The Boston Consulting Group (BCG), a champion of role charters, contends that the chartering process can be a helpful tool for enterprise-wide decision-making and collaborative exploration. “Role charters are simple instruments that enable tough conversations to take place so that key tensions among managers and leaders can be resolved. These tensions inevitably arise out of the complexity of matrix organizations - in which employees have multiple bosses - and the increasing need for collaboration across all organizations. But rather than address tensions, traditional HR processes often exacerbate them.”

That is not to say the role chartering process is without its own tensions. During a role chartering exercise a few years ago, our team was tasked with drafting role charters for an entire financial services division. Initial conversations were met by team members with suspicion and distrust as they felt essentially de-valued by the organization. To the employee, the question being asked was more along the lines of: “What exactly do you do around here all day anyway?” When in fact the organization had grown at such a fast rate, senior management simply wanted to map out collaborative channels and better understand the intricacies of individual functions.

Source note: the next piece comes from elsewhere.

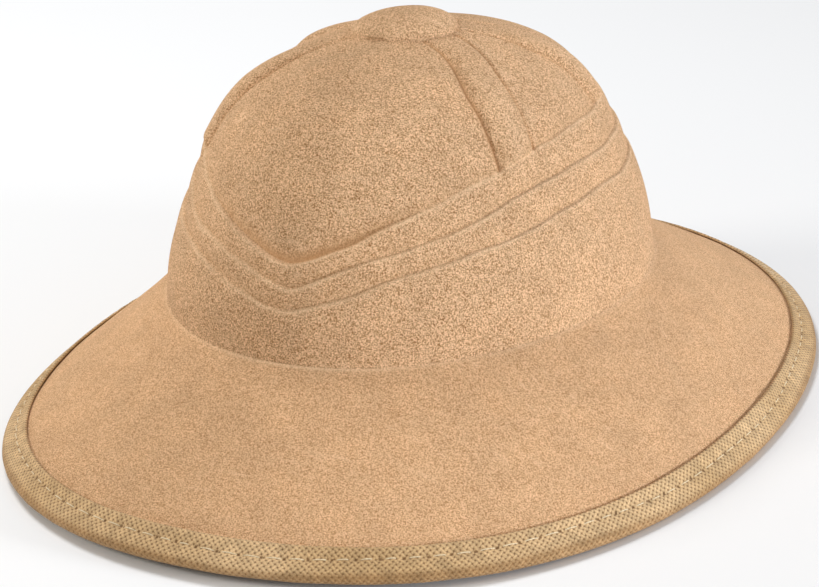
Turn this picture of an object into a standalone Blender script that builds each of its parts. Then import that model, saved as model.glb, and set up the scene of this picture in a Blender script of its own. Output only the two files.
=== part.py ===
"""Safari hat of the pith helmet kind: one pressed felt shell and the tape that binds its brim.

The hat stands on z = 0 on the edge of its brim and faces -Y. Lengths are in metres.
"""

import math
from typing import NamedTuple

import bmesh
import bpy
import numpy as np

# Crown, outside sizes
CROWN_LENGTH = 0.211
CROWN_WIDTH = 0.175
CROWN_RISE = 0.0924
CROWN_AHEAD = 0.0044
CROWN_LEAN = 0.0028
LEAN_HEIGHT = 0.30
FELT_WALL = 0.002

# Brim, measured over its binding
BRIM_LENGTH = 0.3596
BRIM_WIDTH = 0.2864
BRIM_DROP = 0.0489
BRIM_DISH = 0.0016
FRONT_LIFT = 0.0031
BACK_LIFT = 0.0037
CORNER_SWELL = 0.0325
LIFT_START = 0.35

# Button on top, pressed out of the felt
BUTTON_DIAMETER = 0.0385
BUTTON_RISE = 0.0045

# Raised welts that run from the button down to the top fold
WELT_FOOT_RISE = 0.0028
WELT_TOP_RISE = 0.0007
WELT_FOOT_WIDTH = 0.0172
WELT_TOP_WIDTH = 0.0150

# Stepped folds round the crown
FOLD_STEP = 0.0024
FOLD_RUN = 0.0010
FRONT_HOLLOW = 0.0016
HOLLOW_RUN = 0.024
HOLLOW_HALF_ANGLE = 42.0
V_ROUNDING = 2.0

# Tape sewn over the brim's edge
TAPE_WALL = 0.0009
TAPE_COVER = 0.0112
TAPE_FOOT = 0.0014
SEAT_GAP = 0.0003
TAPE_MARGIN = 0.0020

# Colours, linear, and roughness
FELT_COLOR = (0.63, 0.38, 0.21)
FELT_ROUGHNESS = 0.95
TAPE_COLOR = (0.46, 0.31, 0.15)
TAPE_ROUGHNESS = 0.90


class CrownSection(NamedTuple):
    """One level of the crown: shares of its rise above the crease and of its half sizes there."""

    height: float
    reach: float


CROWN_SECTIONS = (
    CrownSection(height=1.00, reach=0.000),
    CrownSection(height=0.94, reach=0.338),
    CrownSection(height=0.82, reach=0.621),
    CrownSection(height=0.64, reach=0.778),
    CrownSection(height=0.42, reach=0.888),
    CrownSection(height=0.20, reach=0.968),
    CrownSection(height=0.00, reach=1.000),
)


class FoldStation(NamedTuple):
    """Where the three folds stand at one angle from the front, as shares of the crown's rise."""

    angle: float
    upper: float
    middle: float
    lower: float
    upper_depth: float


FOLD_STATIONS = (
    FoldStation(angle=0, upper=0.350, middle=0.270, lower=0.190, upper_depth=1.0),
    FoldStation(angle=13, upper=0.422, middle=0.345, lower=0.250, upper_depth=1.0),
    FoldStation(angle=26, upper=0.494, middle=0.391, lower=0.306, upper_depth=0.9),
    FoldStation(angle=38, upper=0.543, middle=0.424, lower=0.334, upper_depth=0.5),
    FoldStation(angle=52, upper=0.594, middle=0.484, lower=0.365, upper_depth=0.6),
    FoldStation(angle=67, upper=0.630, middle=0.516, lower=0.394, upper_depth=1.0),
    FoldStation(angle=82, upper=0.646, middle=0.527, lower=0.410, upper_depth=1.0),
    FoldStation(angle=105, upper=0.645, middle=0.519, lower=0.398, upper_depth=1.0),
    FoldStation(angle=180, upper=0.645, middle=0.519, lower=0.398, upper_depth=1.0),
)


class Welt(NamedTuple):
    """A raised welt: its compass angle from the front at its foot and under the button."""

    foot_angle: float
    top_angle: float


WELTS = (Welt(foot_angle=57, top_angle=66), Welt(foot_angle=115, top_angle=122))
WELT_BEND = (0.25, 0.62)


class WeltLine(NamedTuple):
    """A line of the mesh along a welt: shares of its half width and of its rise."""

    across: float
    rise: float


WELT_LINES = (
    WeltLine(across=-1.00, rise=0.00),
    WeltLine(across=-0.66, rise=0.86),
    WeltLine(across=0.00, rise=1.00),
    WeltLine(across=0.66, rise=0.86),
    WeltLine(across=1.00, rise=0.00),
)


class Level(NamedTuple):
    """A ring of the mesh within a stretch: how far down it, and shares of the relief and welt."""

    share: float
    relief: float
    welt: float


BUTTON_LEVELS = (
    Level(share=0.46, relief=0.95, welt=0.0),
    Level(share=0.78, relief=0.74, welt=0.0),
    Level(share=0.94, relief=0.44, welt=0.0),
    Level(share=1.00, relief=0.00, welt=0.0),
)
BAND_LEVELS = (
    Level(share=0.22, relief=0.50, welt=0.20),
    Level(share=0.60, relief=0.15, welt=0.05),
)
WALL_LEVELS = (
    Level(share=0.12, relief=0.50, welt=0.0),
    Level(share=0.36, relief=0.28, welt=0.0),
    Level(share=0.66, relief=0.08, welt=0.0),
    Level(share=0.90, relief=0.00, welt=0.0),
    Level(share=1.00, relief=0.00, welt=0.0),
)
CREST_RELIEF = 0.38
CREST_WELT = 0.35
DOME_RINGS = 9
BUTTON_MARGIN = 0.0016
DOME_CROWDING = 1.25
FRONT_COLUMNS = 10
SIDE_COLUMNS = 6
BACK_COLUMNS = 9
BRIM_SHARES = (0.035, 0.20, 0.38, 0.57, 0.77)
SMOOTH_ANGLE = math.radians(40)
PROFILE_STEPS = 40
PROBE_ARC = 0.0004
PROBE_ANGLE = 0.01
DISH_SCALE = 27 / 4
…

In the end, the division found value in the exercise but only after honest conversations took place with company leadership - and team members realized every senior manager was completing their own role charter as well.

If anything, the role chartering exercise strengthens an organization because of the tough conversations it necessitates. Managers and employees are forced to have conversations about seemingly every aspect of their job; ranging from metrics for tasks performed on a routine basis all the way to longitudinal influence on company-wide decisions. In simple terms, team members are asking direct questions of vital importance: What does it mean to be successful in your role? How can your peers better support you? What mission-critical decisions do you affect?

By encouraging these open channels of dialogue the role chartering process directly impacts organizational performance in a positive way. “Tough conversations” can boost levels of trust and group emotional intelligence. According to the Harvard Business Review (HBR), “teams that enjoy high levels of group emotional intelligence have established norms that strengthen trust, group identity, and group efficacy. As a result, their members cooperate more fully with one another and collaborate more creatively in furthering the team’s work.”

Role charters help individual entities define their piece, and once the process is complete, organizations are left with a neatly completed puzzle. Leadership is able to pick up and examine a particular piece, assess one section, or look at the full picture as a whole. And, as any manager will tell you, the sum is greater than the individual parts. Per HBR, “the ideal team merges individual talents and skills into one super-performing whole with capabilities that surpass those of even its most talented member.”

So while our CEO dinner guest would certainly benefit from the experience of drafting a role charter, so too would his organization - not to mention the investors with some monetary interest in the company’s continued success as well. What may seem an exacting process, the act of building a role charter will strengthen individual and organization alike, and make the second round of venture capital funding more enjoyable.